這一點便讓新郎們有了“漏洞”可鉆:他們大可以聲稱,自己只是接受了新娘家自愿提供的“禮物”。

其次,堅持嫁妝制度的印度人往往比較保守。在傳統觀念中,嫁妝是新娘家庭給新郎家庭的“補償”,因為后者要支撐妻子未來一生的開銷——在他們眼里,家務和生育顯然算不上可以計量價值的勞動。
此外,這些民眾的受教育程度也比較低。2020年,因嫁妝死亡人數最多的是北方邦,其次是比哈爾邦。根據印度國家統計局(NSO)2017-2018年的數據,它們在28個州中的識字率排名中,分別位列倒數第五和倒數第三。
從畸形的嫁妝制度延伸開來,印度職場也面臨著巨大的性別差異。2019年,印度的勞動力中只有25%是女性。印度婦女對國家GDP的貢獻率只有18%,該數據在各國排行中接近墊底。

如果將“嫁妝制度”看作一場瘟疫,那么它的病癥已經滲透了印度社會的皮膚和內臟。它侵蝕的不僅僅是女性的財產,還有人們對婚姻、權利的認知。

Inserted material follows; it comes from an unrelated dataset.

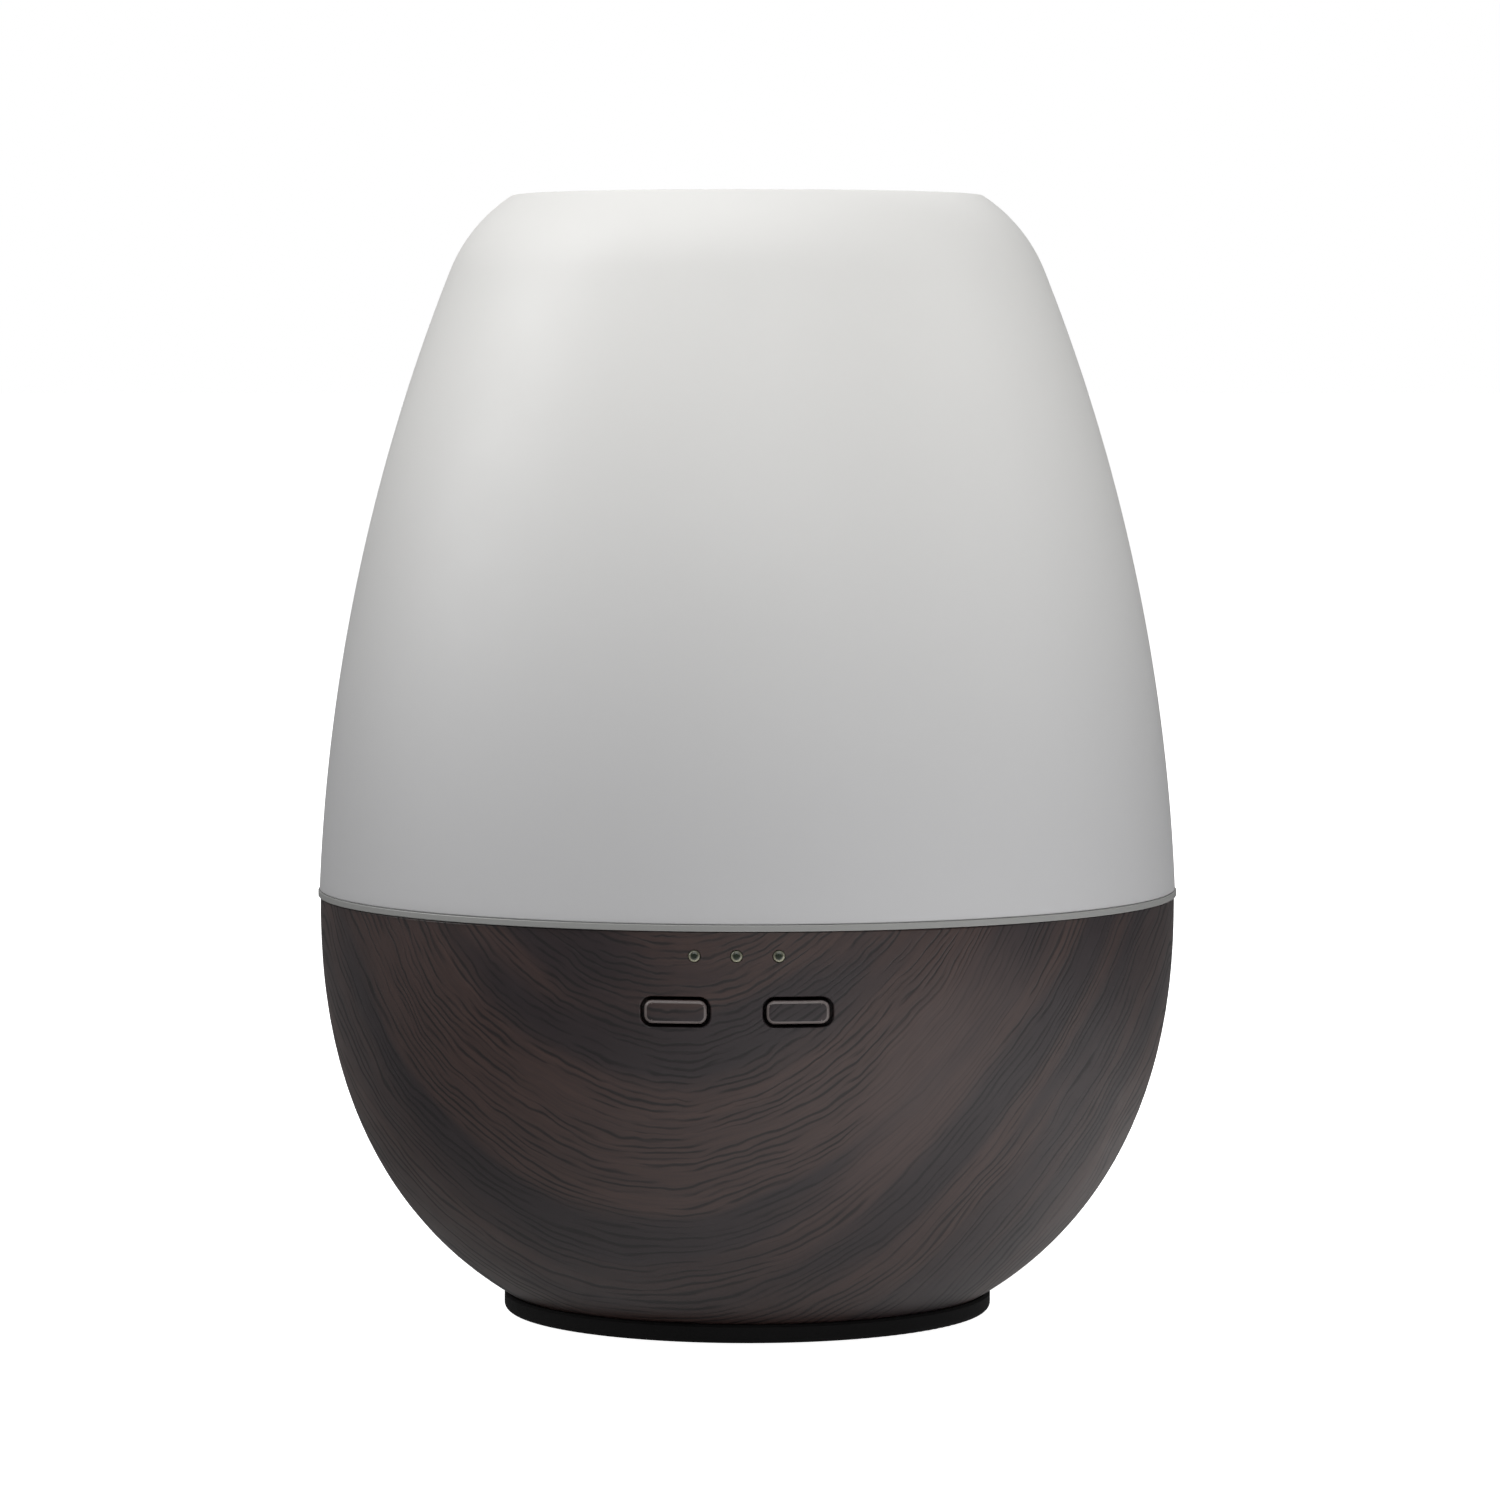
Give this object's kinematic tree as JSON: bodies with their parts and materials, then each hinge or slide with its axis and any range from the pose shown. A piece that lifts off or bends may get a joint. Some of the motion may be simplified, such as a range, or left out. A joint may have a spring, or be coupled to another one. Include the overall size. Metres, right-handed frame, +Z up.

在印度,包辦婚姻仍然是印度人進入婚姻殿堂的首選方式。
咨詢公司IPSOS在2013年進行的一項調查顯示,年齡介于18至35歲的印度年輕人中,有74%的人更偏向由父母選擇結婚對象,而不是自己做主。
如果以婚姻自由為衡量標準,我們似乎看不到印度社會在這大半個世紀的進步。據2021年12月的一篇報道,在2018年對16萬多個家庭的調查中,高達93%的已婚印度人接受了包辦婚姻,只有3%的人“為愛成婚”,2%的人“兩者都有”——由家庭撮合后同意結婚。

如果說解脫嫁妝制度的是法律,那么解脫婚姻的是什么呢?來自古吉拉特邦的卡莎瑪·賓杜(Kshama Bindu)心里也許已有答案。
6月8日,24歲的賓杜在家中與自己舉行了婚禮。據稱,她是印度第一個選擇“自婚”的人。

不可否認,此行此舉頗有些行為藝術的嫌疑。但從另一個角度想,她算是真正實現了一位女性對婚姻的最大期盼:嫁給一個自己愛的、也愛自己的人。
賓杜說,婚禮結束后,她打算到果阿邦去度蜜月。